Multi-instrumentalist Ian Blake was a member of the band Pyewackett, one of whose albums Andrew Cronshaw produced. Since then he has, like O'Neill, been a core Cronshaw collaborator and ally, even though he now lives in Canberra, Australia, where he composes and records film and TV music and other projects in his own studio and plays with a number of bands. He studied music at London University. For several years he has toured the world as a member of songwriter Eric Bogle's band. His solo album is Spirits of Place (Australian Broadcasting Corporation/EMI 4891302).

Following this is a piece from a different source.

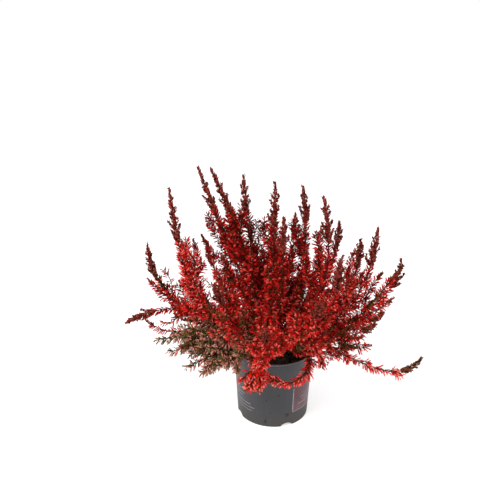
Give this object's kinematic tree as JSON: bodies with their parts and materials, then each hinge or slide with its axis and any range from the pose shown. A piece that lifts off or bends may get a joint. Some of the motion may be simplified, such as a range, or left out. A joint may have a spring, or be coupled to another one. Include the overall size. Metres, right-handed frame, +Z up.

Vesa Tapio Valo is a leading Finnish theatre director, now freelance but previously directing for Helsinki City Theatre and Bonn Schauspiel. He has produced all kinds of music theatre from classical opera (he wrote the libretto for Pekka Jalkanen's 1990 opera Seven Veils) to German cabaret and Finnish music drama, including the folk music drama Pohjalaisia with Heikki Laitinen in Helsinki and several productions of the moving annual community musical play in the place of his birth, Kaustinen. And of course, being from Kaustinen, he plays violin and kantele - "but only when I'm alone".

Antti Rintamäki is, like most of the best live and studio sound engineers, also a musician. As well many other recent CD releases, he recorded, mixed and mastered the CD On The Shoulders Of The Great Bear, which owes a great deal to his expertise. His sound design and control is a key aspect of the live event, as is the lighting design and engineering of
Valo Virtanen, who first worked with Cronshaw on the 1997 Kaustinen festival show A Cry In The Silence. Among other projects Valo tours worldwide as lighting designer for Kimmo Pohjonen's performances.